Transport for Edinburgh is the organisation that oversees public transport in Edinburgh, Scotland, UK. It manages the city's public transport operations in a similar manner to Transport for London, but with many fewer powers. The organisation works to integrate public transport services in Edinburgh operated by Edinburgh Trams, Lothian Buses and First Scotland East. It focused solely on buses and trams during its first twelve months and later included cycles. The formation of the organisation was announced on 15 August 2013, by Edinburgh transport convener and former Lord Provost of Edinburgh Lesley Hinds.

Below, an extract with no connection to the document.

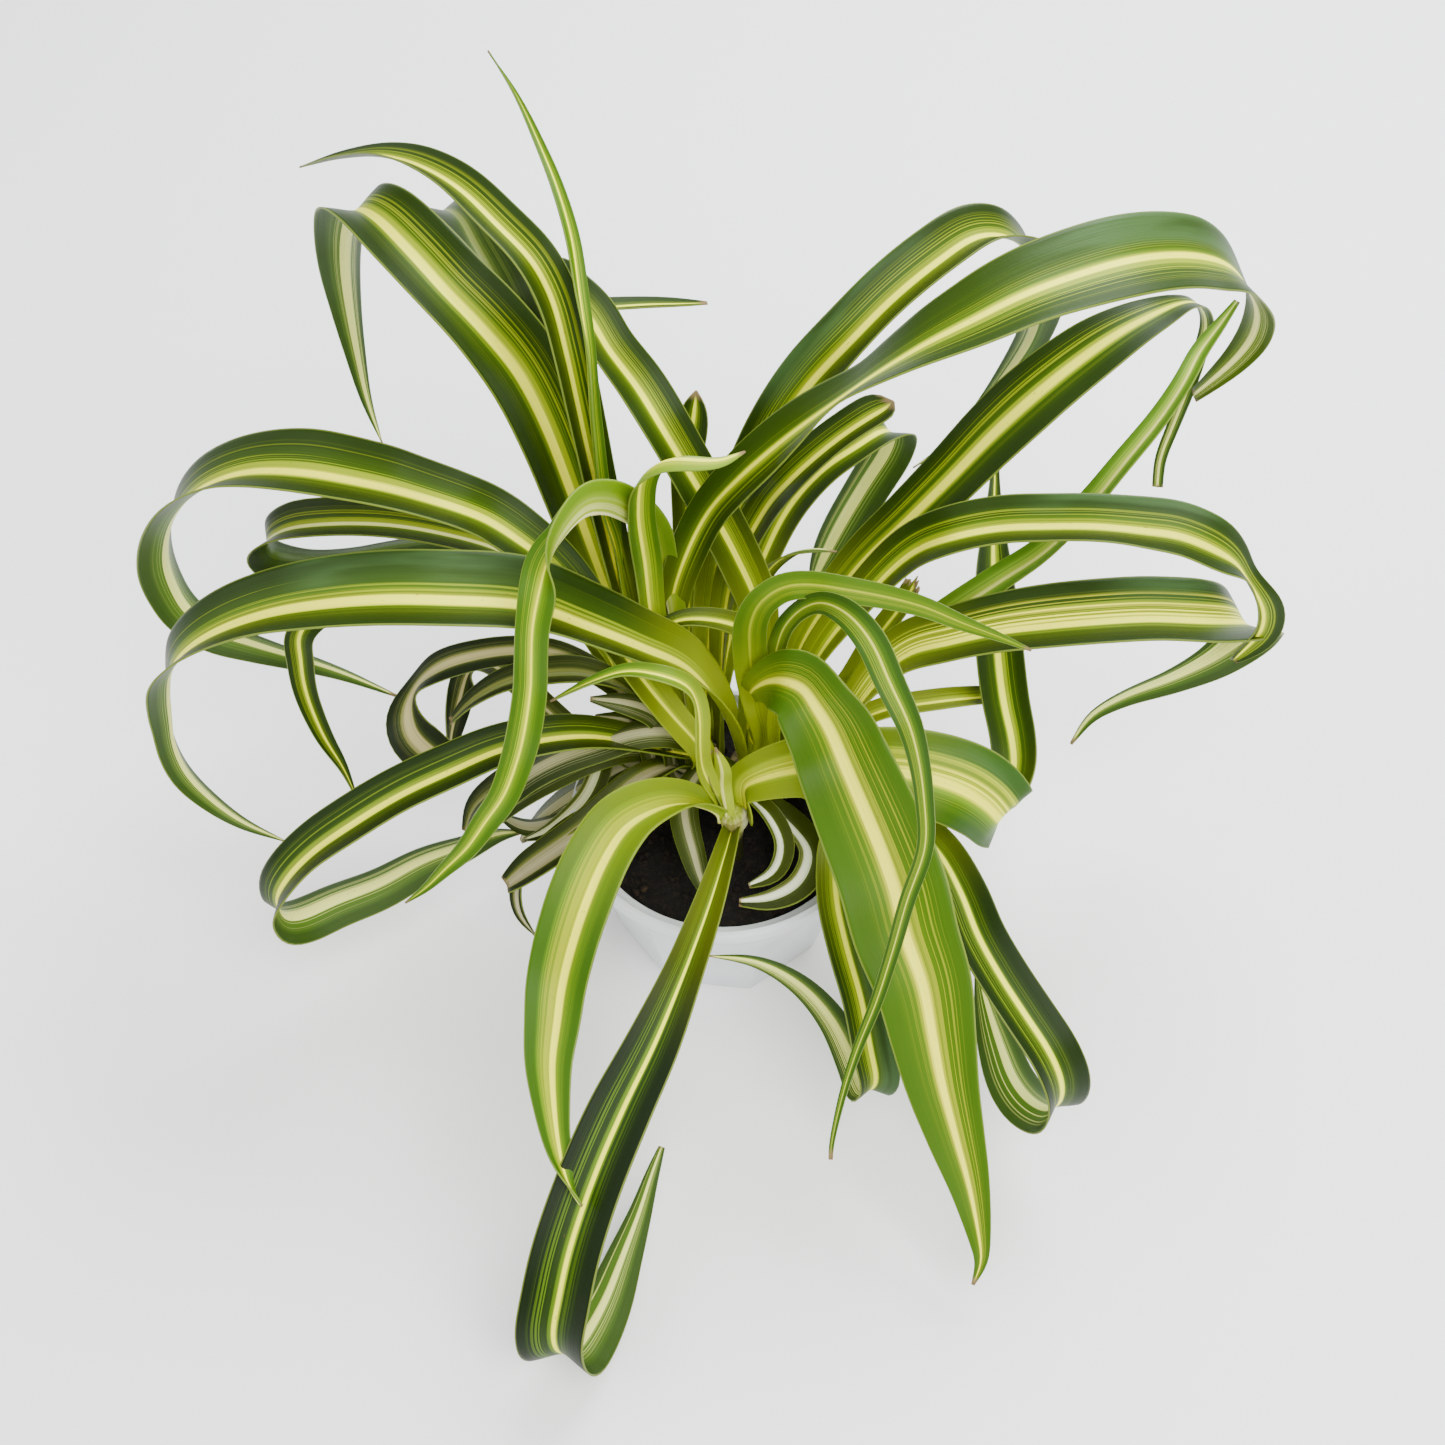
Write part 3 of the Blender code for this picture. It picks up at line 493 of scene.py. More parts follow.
def leafFace(name, look, seed, keys):
    board = Board(name, IOR=1.4, Specular_IOR_Level=0.16)
    across, along, fromTip = [board.attribute(key) for key in ("across", "along", "fromTip")]
    rim, sheenTint, youngGlow, speck, dry = [solid(tint) for tint in leafTints.values()]
    drift = board.grain(board.vector(along * 0.012, seed, 0.0)) - 0.5
    offset = (across - look["stripe"]) * look["lines"] + drift * 0.12

    # streaks carry each band a little into the next, as veins do
    streak = board.grain(board.vector(across * 7.0, along * 0.004, seed), detail=2.0) - 0.5
    fine = board.grain(board.vector(across * 24.0, along * 0.006, seed + 3.0), detail=1.0) - 0.5
    place = (offset + streak * look["streaks"] * abs(offset) * 2.5 + fine * 0.10) * 0.5 + 0.5
    edge, green, bright, band, cream = [tone(look[k]) for k in keys]
    pale = look["creamHalf"] / 2
    side = max(look["bandHalf"] / 2, pale + 0.03)
    colour = board.ramp(place, [
        (0.0, edge), (0.16, edge), (min(0.35, 0.42 - pale), green), (0.46 - pale, bright), (0.48 - pale, band),
        (0.51 - pale, cream), (0.49 + pale, cream), (0.515 + pale, band), (0.5 + side, band), (0.53 + side, bright),
        (max(0.70, 0.56 + side), green), (0.86, edge), (1.0, edge)])

    # thin light and dark lines on the streaked side
    lineNoise = board.grain(board.vector(across * 30.0, along * 0.003, seed + 17.0), detail=0.0)
    zone = offset.between(0.10, 0.20) * (1.0 - offset.between(0.42, 0.80))
    otherZone = (0.0 - offset).between(0.10, 0.2) * (1.0 - (0.0 - offset).between(0.2, 0.6)) * 0.5
    light = lineNoise.between(0.56, 0.62) * (zone + otherZone) * 0.75
    colour = board.blend(light, colour, (*band, 1.0))
    if look["creamLines"] and keys == faceTones["Upper"]:
        wide = board.grain(board.vector(across * 11.0, along * 0.002, seed + 21.0), detail=0.0)
        colour = board.blend(wide.between(0.54, 0.60) * offset.between(0.05, 0.1)
                             * (1.0 - offset.between(0.5, 0.7)) * look["creamLines"], colour, (*cream, 1.0))
    dark = (1.0 - lineNoise.between(0.36, 0.42)) * zone * 0.6
    colour = board.blend(dark, colour, (*green, 1.0))

    # fine parallel veins and slow changes along the leaf
    veins = board.grain(board.vector(across * 46.0, along * 0.02, seed + 5.0), detail=1.5)
    shade = board.grain(board.vector(across * 1.3, along * 0.03, seed + 7.0))
    level = 0.74 + veins * 0.26 + shade * 0.26
    colour = board.blend(1.0, colour, board.vector(level, level, level), "MULTIPLY")
    colour = board.blend(abs(across).between(0.955, 0.985) * 0.55, colour, rim)

    # painted blue-green sheen on the crests, the lamps' reflection laid into the colour
    if look["bloom"]:
        start, stop, wing = look["bloom"]
        sheenPatch = board.grain(board.vector(across * 2.0, along * 0.02, seed + 23.0)).between(0.35, 0.6)
        crest = along.between(start, start + 25.0) * (1.0 - along.between(stop - 25.0, stop))
        colour = board.blend(crest * (offset * wing).between(0.2, 0.5) * (0.12 + sheenPatch * 0.42), colour, sheenTint)

    # yellow-green near the foot, partly young growth and partly painted glow of light through the heart; dry tip and
    # small brown specks
    foot = (1.0 - along.between(25.0, 95.0)) * look["glow"]
    colour = board.blend(foot * (1.0 - (1.0 - abs(offset).between(0.1, 0.2)) * 0.8), colour, youngGlow)
    specks = board.grain(board.vector(across * 20.0, along * 0.5, seed + 11.0), detail=2.0)
    spotted = specks.between(0.70, 0.75) * (1.0 - abs(offset).between(0.22, 0.36)) * 0.6
    colour = board.blend(spotted, colour, speck)
    ragged = board.grain(board.vector(across * 6.0, along * 0.3, seed + 13.0)) * 5.0
    dryness = 1.0 - (fromTip - ragged + 2.5).between(look["dry"] * 0.6, look["dry"] * 1.8)
    colour = board.blend(dryness, colour, dry)
    grainBump = board.grain(board.vector(across * 12.0, along * 0.9, seed + 15.0), detail=2.0)
    board.paint(Base_Color=colour, Roughness=0.36 + veins * 0.12 + dryness * 0.3,
                Normal=board.bump(veins + grainBump * 0.35, 0.3, 0.00025))
    return board.material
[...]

The body holds The City of Edinburgh Council's 91% stake in Lothian Buses, and its 100% stake in Edinburgh Trams. It has been reported that Transport for Edinburgh is the tenth largest employer in Edinburgh. The board of directors of the body is chaired by Lesley Hinds. She is joined on the board by Jim McFarlane, Charlene Wallace, Steve Cassidy and city councillors Karen Doran, Claire Miller and Callum Laidlaw. Former non-executive directors have included solicitor Ann Faulds and transport specialist Tony Depledge.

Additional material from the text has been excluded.